Historians can tackle math

Each week, Symposium’s blog highlights comments about the week’s featured article. This week’s piece is “Why Write the History of Capitalism?

Prof. Louis Hyman, guest blogger

I’m writing this post today just coming off of the first session of the Economic Methods for Historians Workshop, a.k.a. History of Capitalism Boot Camp, at Cornell. We kicked it off with a rousing discussion of accounting. Spending three hours on the fine points of hiding revenue on a balance sheet is not the normal way historians spend their time in seminars. We are more comfortable debating the internal logics of books than talking about methods, much less methods with alphabet soups like LIFO, FIFO, GAAP, and IASB. Yet in those three hours, the 30 historians taking part learned how to tell a story based on numbers rather than words.
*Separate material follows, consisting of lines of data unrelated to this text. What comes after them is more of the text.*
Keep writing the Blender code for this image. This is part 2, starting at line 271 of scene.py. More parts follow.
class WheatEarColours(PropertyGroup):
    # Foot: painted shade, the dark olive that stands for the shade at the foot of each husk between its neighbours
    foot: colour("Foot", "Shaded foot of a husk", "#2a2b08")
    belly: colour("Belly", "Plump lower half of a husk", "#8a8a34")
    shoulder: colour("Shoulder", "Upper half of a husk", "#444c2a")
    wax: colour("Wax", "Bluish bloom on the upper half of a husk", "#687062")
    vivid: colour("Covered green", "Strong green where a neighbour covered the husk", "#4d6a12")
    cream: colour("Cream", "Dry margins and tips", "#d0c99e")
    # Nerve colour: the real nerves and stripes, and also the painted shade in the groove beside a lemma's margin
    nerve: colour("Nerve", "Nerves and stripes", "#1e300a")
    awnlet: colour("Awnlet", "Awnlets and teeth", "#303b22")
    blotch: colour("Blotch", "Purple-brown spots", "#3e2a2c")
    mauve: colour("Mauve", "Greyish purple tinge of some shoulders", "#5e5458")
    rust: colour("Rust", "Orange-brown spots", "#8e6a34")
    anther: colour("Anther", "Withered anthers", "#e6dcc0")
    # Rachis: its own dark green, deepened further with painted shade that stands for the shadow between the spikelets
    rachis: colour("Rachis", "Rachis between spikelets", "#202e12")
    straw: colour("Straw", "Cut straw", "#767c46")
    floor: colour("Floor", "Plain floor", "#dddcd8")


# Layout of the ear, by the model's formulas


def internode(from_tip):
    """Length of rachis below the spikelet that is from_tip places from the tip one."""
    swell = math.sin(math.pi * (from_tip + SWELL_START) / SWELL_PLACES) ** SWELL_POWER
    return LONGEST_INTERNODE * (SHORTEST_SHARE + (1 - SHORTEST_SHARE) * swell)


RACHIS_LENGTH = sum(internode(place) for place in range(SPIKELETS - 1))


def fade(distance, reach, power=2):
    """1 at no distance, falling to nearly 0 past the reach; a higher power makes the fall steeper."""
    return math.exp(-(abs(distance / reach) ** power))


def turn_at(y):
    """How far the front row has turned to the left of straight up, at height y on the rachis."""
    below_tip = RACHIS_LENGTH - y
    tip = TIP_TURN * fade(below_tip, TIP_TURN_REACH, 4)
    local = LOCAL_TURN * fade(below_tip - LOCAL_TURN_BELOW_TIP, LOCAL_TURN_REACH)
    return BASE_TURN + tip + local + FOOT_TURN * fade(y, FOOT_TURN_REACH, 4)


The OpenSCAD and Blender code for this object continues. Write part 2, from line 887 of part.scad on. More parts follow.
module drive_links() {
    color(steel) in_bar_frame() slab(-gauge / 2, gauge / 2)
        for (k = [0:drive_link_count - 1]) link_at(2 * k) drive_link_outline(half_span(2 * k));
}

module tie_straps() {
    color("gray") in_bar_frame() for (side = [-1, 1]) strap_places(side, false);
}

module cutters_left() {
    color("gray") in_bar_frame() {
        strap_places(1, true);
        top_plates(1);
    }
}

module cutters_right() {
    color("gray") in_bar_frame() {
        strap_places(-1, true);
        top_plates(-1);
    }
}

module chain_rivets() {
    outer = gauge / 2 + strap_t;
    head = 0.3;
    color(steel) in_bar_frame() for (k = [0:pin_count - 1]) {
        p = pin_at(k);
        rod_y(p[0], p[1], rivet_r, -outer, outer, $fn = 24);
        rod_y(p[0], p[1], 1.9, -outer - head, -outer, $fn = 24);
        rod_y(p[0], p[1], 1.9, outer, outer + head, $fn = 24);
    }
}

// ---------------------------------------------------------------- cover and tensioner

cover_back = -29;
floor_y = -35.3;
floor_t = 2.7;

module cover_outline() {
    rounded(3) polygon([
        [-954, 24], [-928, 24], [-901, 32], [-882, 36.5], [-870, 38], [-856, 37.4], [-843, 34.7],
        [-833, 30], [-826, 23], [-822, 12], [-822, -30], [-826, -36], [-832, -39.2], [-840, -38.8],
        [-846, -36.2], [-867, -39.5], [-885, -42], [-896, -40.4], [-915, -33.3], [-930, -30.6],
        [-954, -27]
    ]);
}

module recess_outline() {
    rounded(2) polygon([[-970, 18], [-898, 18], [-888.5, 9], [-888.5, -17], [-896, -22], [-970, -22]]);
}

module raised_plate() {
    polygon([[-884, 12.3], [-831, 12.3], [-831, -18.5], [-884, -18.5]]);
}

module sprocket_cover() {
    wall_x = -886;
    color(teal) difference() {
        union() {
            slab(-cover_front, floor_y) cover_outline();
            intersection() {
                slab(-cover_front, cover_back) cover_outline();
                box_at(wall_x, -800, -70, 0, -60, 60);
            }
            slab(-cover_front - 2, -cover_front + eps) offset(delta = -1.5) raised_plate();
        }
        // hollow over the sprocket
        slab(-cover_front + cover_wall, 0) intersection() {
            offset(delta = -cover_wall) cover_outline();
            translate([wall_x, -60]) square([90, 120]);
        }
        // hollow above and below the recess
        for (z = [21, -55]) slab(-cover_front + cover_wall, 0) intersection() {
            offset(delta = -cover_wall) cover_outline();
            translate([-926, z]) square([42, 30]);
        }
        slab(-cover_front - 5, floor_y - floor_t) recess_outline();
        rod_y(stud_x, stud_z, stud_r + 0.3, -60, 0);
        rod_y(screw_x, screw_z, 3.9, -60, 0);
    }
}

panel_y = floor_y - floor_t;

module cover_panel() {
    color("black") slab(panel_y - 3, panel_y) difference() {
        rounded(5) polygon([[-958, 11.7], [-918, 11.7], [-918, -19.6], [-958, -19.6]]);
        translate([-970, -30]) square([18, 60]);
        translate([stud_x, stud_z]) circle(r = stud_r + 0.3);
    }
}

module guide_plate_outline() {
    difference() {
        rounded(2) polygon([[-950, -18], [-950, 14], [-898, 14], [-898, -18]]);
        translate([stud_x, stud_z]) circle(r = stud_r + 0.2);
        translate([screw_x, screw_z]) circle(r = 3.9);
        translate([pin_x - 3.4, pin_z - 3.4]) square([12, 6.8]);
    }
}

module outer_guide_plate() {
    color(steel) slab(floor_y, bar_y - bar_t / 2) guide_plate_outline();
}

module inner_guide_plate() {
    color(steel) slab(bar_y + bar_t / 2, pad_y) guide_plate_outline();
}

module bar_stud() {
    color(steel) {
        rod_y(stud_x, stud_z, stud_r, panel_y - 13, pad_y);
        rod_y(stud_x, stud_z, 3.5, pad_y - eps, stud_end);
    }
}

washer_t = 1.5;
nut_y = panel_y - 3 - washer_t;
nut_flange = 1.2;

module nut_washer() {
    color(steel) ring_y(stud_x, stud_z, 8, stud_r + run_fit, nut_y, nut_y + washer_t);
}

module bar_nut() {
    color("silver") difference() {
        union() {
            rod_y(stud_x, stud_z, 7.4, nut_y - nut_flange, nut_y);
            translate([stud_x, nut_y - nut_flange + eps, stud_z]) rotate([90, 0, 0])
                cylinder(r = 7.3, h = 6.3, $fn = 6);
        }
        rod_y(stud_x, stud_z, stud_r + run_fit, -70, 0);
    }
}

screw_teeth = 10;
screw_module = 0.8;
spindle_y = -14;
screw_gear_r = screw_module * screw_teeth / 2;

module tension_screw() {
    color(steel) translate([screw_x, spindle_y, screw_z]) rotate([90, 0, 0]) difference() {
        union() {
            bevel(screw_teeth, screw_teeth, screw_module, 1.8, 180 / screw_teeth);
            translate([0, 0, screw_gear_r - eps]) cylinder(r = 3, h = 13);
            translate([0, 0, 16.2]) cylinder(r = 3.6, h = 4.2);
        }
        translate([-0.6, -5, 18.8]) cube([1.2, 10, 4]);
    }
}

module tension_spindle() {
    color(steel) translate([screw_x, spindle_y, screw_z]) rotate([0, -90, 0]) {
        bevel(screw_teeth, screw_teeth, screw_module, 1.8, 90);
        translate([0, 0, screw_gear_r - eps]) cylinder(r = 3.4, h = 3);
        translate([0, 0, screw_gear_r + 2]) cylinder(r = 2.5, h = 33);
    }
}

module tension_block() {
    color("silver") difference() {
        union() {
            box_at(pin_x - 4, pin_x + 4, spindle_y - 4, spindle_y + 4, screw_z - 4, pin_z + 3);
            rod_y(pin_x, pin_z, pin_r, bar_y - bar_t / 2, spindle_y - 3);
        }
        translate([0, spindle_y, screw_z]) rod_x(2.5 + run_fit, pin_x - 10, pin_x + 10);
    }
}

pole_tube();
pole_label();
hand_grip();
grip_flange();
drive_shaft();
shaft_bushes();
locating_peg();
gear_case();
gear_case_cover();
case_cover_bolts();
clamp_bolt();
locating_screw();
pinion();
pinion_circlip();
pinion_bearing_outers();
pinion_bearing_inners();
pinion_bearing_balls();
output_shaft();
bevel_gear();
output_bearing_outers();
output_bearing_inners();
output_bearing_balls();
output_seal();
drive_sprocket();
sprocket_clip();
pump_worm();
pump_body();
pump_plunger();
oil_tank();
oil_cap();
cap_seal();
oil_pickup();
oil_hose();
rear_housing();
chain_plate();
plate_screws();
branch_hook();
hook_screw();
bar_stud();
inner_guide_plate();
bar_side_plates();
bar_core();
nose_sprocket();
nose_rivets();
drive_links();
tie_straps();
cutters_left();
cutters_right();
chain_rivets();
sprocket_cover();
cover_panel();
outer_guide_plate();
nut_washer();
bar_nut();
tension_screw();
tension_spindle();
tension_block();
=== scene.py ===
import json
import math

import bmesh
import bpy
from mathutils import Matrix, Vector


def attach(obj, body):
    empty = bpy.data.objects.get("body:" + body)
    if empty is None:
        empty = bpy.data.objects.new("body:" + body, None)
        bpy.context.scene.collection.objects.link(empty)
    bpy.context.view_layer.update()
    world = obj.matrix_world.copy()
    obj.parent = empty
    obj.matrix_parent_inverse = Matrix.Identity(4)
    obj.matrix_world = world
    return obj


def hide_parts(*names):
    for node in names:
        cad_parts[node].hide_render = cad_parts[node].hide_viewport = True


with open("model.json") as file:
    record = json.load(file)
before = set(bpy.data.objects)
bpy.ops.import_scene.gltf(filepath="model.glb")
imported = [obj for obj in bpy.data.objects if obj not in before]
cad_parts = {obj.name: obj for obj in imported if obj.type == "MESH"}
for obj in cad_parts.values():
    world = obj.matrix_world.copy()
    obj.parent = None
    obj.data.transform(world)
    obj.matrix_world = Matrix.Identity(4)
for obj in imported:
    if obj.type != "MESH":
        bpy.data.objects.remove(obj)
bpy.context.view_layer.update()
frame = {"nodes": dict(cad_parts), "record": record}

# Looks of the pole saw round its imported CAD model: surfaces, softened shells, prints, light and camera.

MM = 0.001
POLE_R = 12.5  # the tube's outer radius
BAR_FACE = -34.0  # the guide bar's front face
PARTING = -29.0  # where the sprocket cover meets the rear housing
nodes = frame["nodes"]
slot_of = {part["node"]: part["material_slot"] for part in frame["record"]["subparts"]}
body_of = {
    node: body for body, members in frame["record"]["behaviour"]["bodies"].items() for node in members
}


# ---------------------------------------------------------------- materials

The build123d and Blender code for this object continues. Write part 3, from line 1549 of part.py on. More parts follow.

The numbers in question — in this case, a forestry company that bought a ski resort just before the Great Recession — look innocuous on the surface. But now that we are learning to read them, we understand that they were not just numbers. Rather, they were another way that people played out their games of power. This is the story of how CEOs transformed a venerable paper company into a new-fangled REIT (real estate investment trust), just on the cusp of the largest real estate meltdown since the 1930s.

These decisions stemmed from a naïve belief that conditions would continue to be roughly the same, and that change would not occur. But in the history of capitalism, little is as certain as change. And for these “campers” (both graduate students and faculty), the familiar story of arrogance is now spelled out in numerals as well as letters.